Making money through advertising against the original content is another goal for Disney-ABC, which will “develop and sell advertising packages incorporating Snapchat’s 10-second full-screen video ads” as part of the deal. The Snapchat inventory may be sold in a bundle with linear TV ad buys, or separately to digital-only sponsors, according to Frelinghuysen.

Snap vice president of content Nick Bell notes that Disney-ABC will “be a vital partner as we continue to expand our lineup of shows on Discover.”

Snap is “in the process of adding original scripted and unscripted shows from other networks” to Discover. It inked a multi-year deal with NBCUniversal, which produced original shows including skits from “The Tonight Show Starring Jimmy Fallon,” a series for “The Voice,” and a weekly talk show from E! Entertainment Television. ESPN and NFL also produce original content for Snapchat.

However, Snap plans to produce only “a small number of high-profile original shows that can become tentpoles,” notes Sean Mills, head of original content. “We believe in scarcity,” he said. “If you curate a select amount of premium content, you can bring a huge audience to that.”

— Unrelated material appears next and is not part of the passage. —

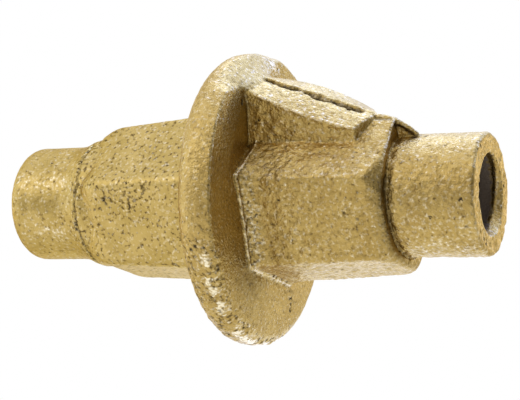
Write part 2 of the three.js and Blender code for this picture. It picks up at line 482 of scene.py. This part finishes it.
# Each blob has its centre and its size on each axis, in millimetres.
CLUSTER = ((-24.0, -15.6, 6.0), (6.0, 4.0, 3.6))
BASE_BAND = ((6.6, -17.5, -1.0), (2.0, 4.0, 10.0))
UNDER_BEAD = ((4.8, 0.0, -24.8), (2.0, 9.0, 3.8))
# the next two blobs place painted shade beside the rib and beside the foot
SHADE_BESIDE_RIB = ((4.6, -12.0, 24.0), (3.0, 8.0, 7.0))
SHADE_BESIDE_FOOT = ((4.7, -19.0, -11.0), (3.0, 7.5, 9.0))
# a painted highlight on the ramp beyond the gusset
HIGHLIGHT_ON_FAR_RAMP = ((4.2, 10.5, 27.8), (2.0, 3.4, 2.6))


def skin_zones(x, y, z):
    """Where each kind of skin lies on the casting, each zone from 0 to 1, and the radius."""
    radius = np.hypot(y, z)
    front = smooth_step(y, 4.0, -4.0)
    return SimpleNamespace(
        radius=radius,
        front=front,
        front_low=smooth_step(z, 10.0, -4.0) * front,
        right=smooth_step(x, 4.5, 6.0),
        left=smooth_step(x, -4.5, -7.0),
        left_collar=smooth_step(x, -37.5, -41.0),
        rim=smooth_step(radius, 29.5, 31.0) * (np.abs(x) < 6),
        rib_top=(z > gusset_crest(x) - 3.5) * (np.abs(y) < 9) * (x > 3),
        crevice=band(x - LEFT_BOSS_END, 1.5),
        cluster=blob(x, y, z, *CLUSTER),
        base_band=blob(x, y, z, *BASE_BAND),
        socket=radius < MOUTH_RADIUS + 0.3,
    )


def cast_grain(axes, zone, shaded_bore):
    """The fine roughness of the sand mould, coarser on the right and on the lower rim, less in the bores."""
    on_rim = zone.rim * (0.010 + 0.05 * zone.front_low)
    height = 0.018 + 0.054 * zone.right * (1 - 0.75 * zone.rib_top) + on_rim
    height = height * (1 - 0.8 * shaded_bore)
    fine = noise(axes, *GRAIN_NOISE) + 0.4 * noise(axes, *PEBBLE_NOISE)
    return height * fine + 0.02 * noise(axes, *SWELL_NOISE)


def pinholes(axes, x, y, z, zone):
    """Small pits, rare on open skin and crowded where the photograph shows them."""
    under_bead = band(y, 0.9) * blob(x, y, z, *UNDER_BEAD)
    crowding = 1.2 * zone.crevice + 1.6 * zone.cluster + 1.3 * zone.base_band + 3.6 * under_bead
    crowding = crowding + 0.9 * zone.rim * zone.front_low
    return smooth_step(noise(axes, *PIT_NOISE) + crowding, 2.7, 3.4)


def torn_lines(axes, x, y, z, zone):
    """The groove and its teeth along the gusset's crest, cut in and painted dark as the shade in them, the
    line on the ridge by the fin, the painted shade under the fin's lip, and the left boss's seam.
    """
    wander = 0.20 * noise(axes, *WANDER_NOISE) + 0.12 * noise(axes, *SHIVER_NOISE)
    crest = smooth_step(x, 5.8, 6.4) * smooth_step(x, 28.3, 27.6) * (z > 16)
    unbroken = 1 - 0.8 * band(x - 14.4, 0.7)
    # the groove and its teeth are cut into the skin; their darkness in the marks below is painted shade
    groove = band(y - 0.1 - wander, 0.6) * crest * unbroken
    tooth = smooth_step(noise(axes, *TEETH_NOISE), 0.6, 1.6)
    teeth = band(y + 0.75 - wander, 0.6) * crest * tooth
    ridge_line = band(y + 0.85, 0.3) * smooth_step(x, 29.5, 31.0) * (z > 14) * (x < 34.5)
    seam = band(x - LEFT_BOSS_END - 0.8 * wander, 0.3) * (zone.radius > 12)
    # painted shade under the fin's lip: it darkens and cuts nothing
    shade_under_fin_lip = band(fin_top(x) - z - 1.2, 0.6) * smooth_step(x, 34.3, 35.3)
    shade_under_fin_lip = shade_under_fin_lip * (np.abs(y) < 1.5) * (x < FIN_END)
    return groove, teeth, ridge_line, seam, shade_under_fin_lip


def painted_shade(x, y, z, zone):
    """Painted shade where little light comes: at the right boss's end, beside the rib and the foot, and a
    band on the right collar's middle.
    """
    past_end = past_boss_end(x, z)
    below_edge = smooth_step(z, 9.5, 7.0)
    root_gap = smooth_step(past_end, -0.6, 0.0) * smooth_step(x, COLLAR_ROOT + 0.1, COLLAR_ROOT - 0.7)
    boss_edge = smooth_step(past_end, -3.6, -0.6) * smooth_step(past_end, 0.6, 0.0) * zone.front
    edge_shade = 0.3 * boss_edge * below_edge * smooth_step(z, -16.0, 2.0)
    collar_middle = smooth_step(x, 37.5, 38.5) * zone.front * band(z - 3.5, 4.0) * (zone.radius > 12)
    shade = root_gap * (0.10 + 0.25 * below_edge) + edge_shade
    shade = shade + 0.12 * collar_middle
    beside = 0.5 * blob(x, y, z, *SHADE_BESIDE_RIB) + 0.42 * blob(x, y, z, *SHADE_BESIDE_FOOT)
    return shade + (x < 5.5) * (zone.radius < 29.5) * beside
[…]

Snapchat Shows are “the third pillar of Snap Inc.’s media strategy,” along with Snapchat Discover, launched in January 2015, and Live Stories. Snapchat Shows are produced with vertical video, which have completion rates nine times that of horizontal video. Shows are also generally broken up into 20-second “chapters,” so users can flip forward or backward, and hosted shows are shot in close-ups, “as if the subject were creating a selfie Snap.”

“We’ve been trying to be thoughtful about how it should work,” said Mills. “How long should an episode of mobile television be? What are the rules of storytelling in that environment? You have a viewer with a thumb hovering over the screen essentially, so you have to grab them right away.”